Supplied material =>

☆ ☆ ☆ ☆ ☆

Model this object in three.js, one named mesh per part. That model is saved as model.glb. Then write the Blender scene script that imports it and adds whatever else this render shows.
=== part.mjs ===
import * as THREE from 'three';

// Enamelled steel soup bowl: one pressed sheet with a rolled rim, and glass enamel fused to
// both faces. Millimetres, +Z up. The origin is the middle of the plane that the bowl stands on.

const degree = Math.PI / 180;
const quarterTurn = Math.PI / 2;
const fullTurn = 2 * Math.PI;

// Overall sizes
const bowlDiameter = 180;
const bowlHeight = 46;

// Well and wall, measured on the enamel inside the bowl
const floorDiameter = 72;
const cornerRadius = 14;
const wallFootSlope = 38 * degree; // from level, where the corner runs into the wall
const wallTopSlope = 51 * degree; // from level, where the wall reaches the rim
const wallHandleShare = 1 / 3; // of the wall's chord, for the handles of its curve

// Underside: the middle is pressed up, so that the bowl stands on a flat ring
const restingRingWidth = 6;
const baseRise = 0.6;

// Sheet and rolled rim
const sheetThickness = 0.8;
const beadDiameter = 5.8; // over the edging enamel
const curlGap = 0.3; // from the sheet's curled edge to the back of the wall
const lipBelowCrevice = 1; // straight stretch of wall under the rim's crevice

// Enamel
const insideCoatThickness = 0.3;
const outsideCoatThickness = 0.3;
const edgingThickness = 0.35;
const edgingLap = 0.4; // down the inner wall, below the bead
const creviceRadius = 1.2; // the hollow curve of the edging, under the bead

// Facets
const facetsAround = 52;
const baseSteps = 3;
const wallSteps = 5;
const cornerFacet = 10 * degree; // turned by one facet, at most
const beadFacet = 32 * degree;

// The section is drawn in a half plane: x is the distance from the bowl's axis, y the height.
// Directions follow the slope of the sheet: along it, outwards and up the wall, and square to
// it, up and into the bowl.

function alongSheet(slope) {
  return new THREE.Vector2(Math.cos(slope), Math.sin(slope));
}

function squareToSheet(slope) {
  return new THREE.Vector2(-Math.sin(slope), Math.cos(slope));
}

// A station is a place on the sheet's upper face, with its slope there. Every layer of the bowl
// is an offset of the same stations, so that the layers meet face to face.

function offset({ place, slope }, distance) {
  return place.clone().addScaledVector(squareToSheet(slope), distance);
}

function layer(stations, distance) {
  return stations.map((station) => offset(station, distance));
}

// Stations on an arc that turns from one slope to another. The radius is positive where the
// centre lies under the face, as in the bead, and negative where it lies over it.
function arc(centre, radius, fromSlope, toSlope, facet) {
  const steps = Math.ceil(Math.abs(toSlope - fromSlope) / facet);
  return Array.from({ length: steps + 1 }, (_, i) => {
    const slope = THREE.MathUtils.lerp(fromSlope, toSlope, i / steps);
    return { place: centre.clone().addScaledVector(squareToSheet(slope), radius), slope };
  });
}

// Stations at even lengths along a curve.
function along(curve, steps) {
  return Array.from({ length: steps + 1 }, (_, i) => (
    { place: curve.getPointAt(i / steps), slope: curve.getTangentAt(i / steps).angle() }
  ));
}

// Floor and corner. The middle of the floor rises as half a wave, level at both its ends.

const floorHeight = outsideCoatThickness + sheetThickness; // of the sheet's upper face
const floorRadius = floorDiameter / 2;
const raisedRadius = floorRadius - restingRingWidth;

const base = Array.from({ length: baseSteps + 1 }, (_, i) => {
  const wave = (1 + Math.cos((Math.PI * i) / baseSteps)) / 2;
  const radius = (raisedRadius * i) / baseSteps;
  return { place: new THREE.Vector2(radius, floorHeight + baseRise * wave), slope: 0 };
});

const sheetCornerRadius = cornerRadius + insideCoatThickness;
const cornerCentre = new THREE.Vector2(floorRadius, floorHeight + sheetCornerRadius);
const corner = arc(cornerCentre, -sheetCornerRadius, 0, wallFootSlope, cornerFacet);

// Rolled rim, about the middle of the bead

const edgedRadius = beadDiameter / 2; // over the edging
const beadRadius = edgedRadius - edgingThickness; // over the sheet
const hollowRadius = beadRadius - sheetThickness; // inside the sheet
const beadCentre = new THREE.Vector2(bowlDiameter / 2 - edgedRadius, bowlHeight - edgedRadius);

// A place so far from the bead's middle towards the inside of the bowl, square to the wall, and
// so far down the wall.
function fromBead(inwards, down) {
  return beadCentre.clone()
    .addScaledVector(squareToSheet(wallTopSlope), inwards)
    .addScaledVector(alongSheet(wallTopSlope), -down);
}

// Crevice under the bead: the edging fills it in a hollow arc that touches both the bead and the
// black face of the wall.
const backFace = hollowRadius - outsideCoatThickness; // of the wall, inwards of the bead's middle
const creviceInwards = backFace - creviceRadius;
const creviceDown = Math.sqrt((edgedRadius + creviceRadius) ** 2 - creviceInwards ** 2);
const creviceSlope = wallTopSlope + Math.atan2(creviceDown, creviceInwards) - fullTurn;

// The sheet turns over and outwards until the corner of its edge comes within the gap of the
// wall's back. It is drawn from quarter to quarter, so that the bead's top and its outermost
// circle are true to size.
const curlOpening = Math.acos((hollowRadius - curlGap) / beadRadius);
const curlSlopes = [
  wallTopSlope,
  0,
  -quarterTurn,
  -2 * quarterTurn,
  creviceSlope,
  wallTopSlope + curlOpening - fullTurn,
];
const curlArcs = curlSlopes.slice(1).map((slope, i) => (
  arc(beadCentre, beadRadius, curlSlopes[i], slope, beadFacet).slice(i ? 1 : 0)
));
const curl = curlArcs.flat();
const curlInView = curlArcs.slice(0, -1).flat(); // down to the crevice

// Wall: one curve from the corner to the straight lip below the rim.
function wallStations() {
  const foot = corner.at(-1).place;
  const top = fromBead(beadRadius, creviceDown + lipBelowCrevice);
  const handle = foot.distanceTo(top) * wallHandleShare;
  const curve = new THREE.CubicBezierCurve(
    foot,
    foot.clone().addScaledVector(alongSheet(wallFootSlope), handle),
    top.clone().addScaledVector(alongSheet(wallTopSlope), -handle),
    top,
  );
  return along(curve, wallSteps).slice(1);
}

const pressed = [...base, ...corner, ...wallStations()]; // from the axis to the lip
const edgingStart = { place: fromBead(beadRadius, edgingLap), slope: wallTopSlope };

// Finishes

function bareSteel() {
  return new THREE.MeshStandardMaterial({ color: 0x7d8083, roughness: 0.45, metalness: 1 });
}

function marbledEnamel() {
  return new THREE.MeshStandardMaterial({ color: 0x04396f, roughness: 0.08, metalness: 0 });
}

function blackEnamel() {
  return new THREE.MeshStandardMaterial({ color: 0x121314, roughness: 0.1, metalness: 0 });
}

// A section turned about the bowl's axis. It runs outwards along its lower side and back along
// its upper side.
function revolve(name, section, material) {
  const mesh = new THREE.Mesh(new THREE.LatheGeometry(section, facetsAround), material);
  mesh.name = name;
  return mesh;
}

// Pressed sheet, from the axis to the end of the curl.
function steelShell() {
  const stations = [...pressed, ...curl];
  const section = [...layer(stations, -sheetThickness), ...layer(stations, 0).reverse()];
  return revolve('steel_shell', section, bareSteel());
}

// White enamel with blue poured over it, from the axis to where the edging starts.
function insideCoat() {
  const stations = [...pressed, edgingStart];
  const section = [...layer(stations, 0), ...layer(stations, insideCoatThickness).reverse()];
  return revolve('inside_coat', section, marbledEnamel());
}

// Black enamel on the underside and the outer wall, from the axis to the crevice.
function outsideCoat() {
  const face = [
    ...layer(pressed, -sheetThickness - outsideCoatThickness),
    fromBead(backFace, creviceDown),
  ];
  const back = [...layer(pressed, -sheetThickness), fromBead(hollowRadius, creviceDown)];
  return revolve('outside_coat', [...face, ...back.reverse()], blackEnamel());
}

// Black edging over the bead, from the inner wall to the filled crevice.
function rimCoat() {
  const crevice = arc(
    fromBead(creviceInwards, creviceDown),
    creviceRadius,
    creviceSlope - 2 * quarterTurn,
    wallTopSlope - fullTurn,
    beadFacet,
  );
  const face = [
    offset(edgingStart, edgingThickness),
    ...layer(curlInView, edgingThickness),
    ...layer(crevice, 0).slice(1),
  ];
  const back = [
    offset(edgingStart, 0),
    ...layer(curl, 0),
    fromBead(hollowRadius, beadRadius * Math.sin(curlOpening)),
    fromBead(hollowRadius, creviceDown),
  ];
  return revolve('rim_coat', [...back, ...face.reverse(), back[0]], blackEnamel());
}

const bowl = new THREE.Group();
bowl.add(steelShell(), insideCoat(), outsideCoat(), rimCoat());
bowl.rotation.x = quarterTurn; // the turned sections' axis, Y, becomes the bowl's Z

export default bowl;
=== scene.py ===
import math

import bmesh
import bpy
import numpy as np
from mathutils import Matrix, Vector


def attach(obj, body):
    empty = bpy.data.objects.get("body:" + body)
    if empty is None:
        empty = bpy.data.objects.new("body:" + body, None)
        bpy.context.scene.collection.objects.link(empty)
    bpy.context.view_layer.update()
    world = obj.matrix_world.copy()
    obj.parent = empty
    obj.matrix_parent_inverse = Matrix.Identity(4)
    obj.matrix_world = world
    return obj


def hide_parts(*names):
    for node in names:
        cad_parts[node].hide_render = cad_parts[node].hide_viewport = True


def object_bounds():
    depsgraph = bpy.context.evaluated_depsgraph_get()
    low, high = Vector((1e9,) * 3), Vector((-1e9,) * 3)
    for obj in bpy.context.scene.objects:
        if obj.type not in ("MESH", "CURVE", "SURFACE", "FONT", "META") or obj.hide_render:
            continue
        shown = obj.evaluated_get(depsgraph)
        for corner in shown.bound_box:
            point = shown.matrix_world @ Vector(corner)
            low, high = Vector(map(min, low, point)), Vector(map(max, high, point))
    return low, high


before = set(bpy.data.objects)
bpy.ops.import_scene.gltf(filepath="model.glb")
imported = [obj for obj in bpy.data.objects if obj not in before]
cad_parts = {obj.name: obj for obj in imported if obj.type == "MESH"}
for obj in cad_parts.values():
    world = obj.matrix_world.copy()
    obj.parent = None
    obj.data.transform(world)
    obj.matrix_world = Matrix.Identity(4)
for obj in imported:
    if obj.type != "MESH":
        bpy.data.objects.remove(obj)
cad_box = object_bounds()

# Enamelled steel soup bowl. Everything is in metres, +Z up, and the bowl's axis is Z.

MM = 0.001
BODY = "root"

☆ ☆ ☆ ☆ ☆

Short exercise => Return the opening line of the data and every line after it through the line containing "const baseRise = 0.6;", please, exactly as written and with nothing added.

Problem solution =>
Model this object in three.js, one named mesh per part. That model is saved as model.glb. Then write the Blender scene script that imports it and adds whatever else this render shows.
=== part.mjs ===
import * as THREE from 'three';

// Enamelled steel soup bowl: one pressed sheet with a rolled rim, and glass enamel fused to
// both faces. Millimetres, +Z up. The origin is the middle of the plane that the bowl stands on.

const degree = Math.PI / 180;
const quarterTurn = Math.PI / 2;
const fullTurn = 2 * Math.PI;

// Overall sizes
const bowlDiameter = 180;
const bowlHeight = 46;

// Well and wall, measured on the enamel inside the bowl
const floorDiameter = 72;
const cornerRadius = 14;
const wallFootSlope = 38 * degree; // from level, where the corner runs into the wall
const wallTopSlope = 51 * degree; // from level, where the wall reaches the rim
const wallHandleShare = 1 / 3; // of the wall's chord, for the handles of its curve

// Underside: the middle is pressed up, so that the bowl stands on a flat ring
const restingRingWidth = 6;
const baseRise = 0.6;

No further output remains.